2. Simmer Soup: Pour in the chicken broth. Add the raw chicken breasts whole, along with the thyme, poultry seasoning, salt, and pepper. Bring to a boil, then reduce heat to low, cover, and simmer for 15–20 minutes until the chicken is cooked through.
3. Shred Chicken: Remove the chicken from the pot and shred it into bite-sized pieces using two forks. Return the chicken to the pot. Stir in the heavy cream if using.
4. Make Dumpling Dough: While the soup simmers, whisk together the gluten-free flour, baking powder, and salt in a medium bowl. Cut in the cold butter using your fingers or a pastry cutter until the mixture looks like coarse crumbs. Stir in the milk until a soft, sticky dough forms. Do not overmix.
5. Drop Dumplings: Ensure the soup is at a gentle simmer (not a rolling boil).
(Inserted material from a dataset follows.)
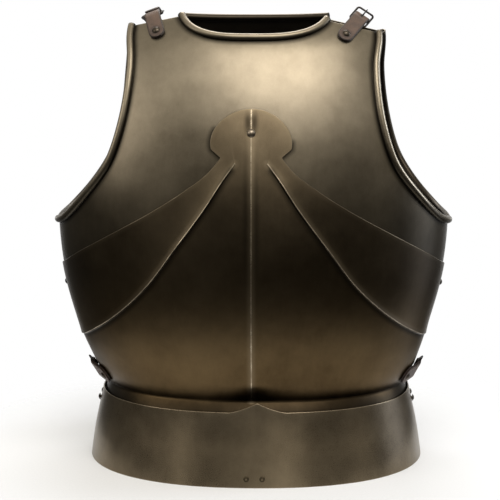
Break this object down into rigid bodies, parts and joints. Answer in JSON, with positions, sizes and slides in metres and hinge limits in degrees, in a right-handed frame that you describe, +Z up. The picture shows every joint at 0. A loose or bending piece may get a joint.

Use a tablespoon or cookie scoop to drop mounds of the dough directly onto the surface of the soup. Space them out slightly.
6. Steam (Crucial Step): Cover the pot immediately with a tight-fitting lid. Cook for 15 minutes undisturbed. **Do not lift the lid!** Trapping the steam is what makes the dumplings fluffy and ensures they cook through.
7. Serve: Remove the lid. The dumplings should be puffed and cooked through (insert a toothpick to check). Serve hot, garnished with fresh parsley.
Notes
The Lid Rule: Lifting the lid while the dumplings steam releases the heat and can cause them to become dense or gummy. Trust the process!
Flour Blend: Use a high-quality ‘cup-for-cup’ gluten-free flour blend. If your blend doesn’t have xanthan gum, the dumplings may fall apart.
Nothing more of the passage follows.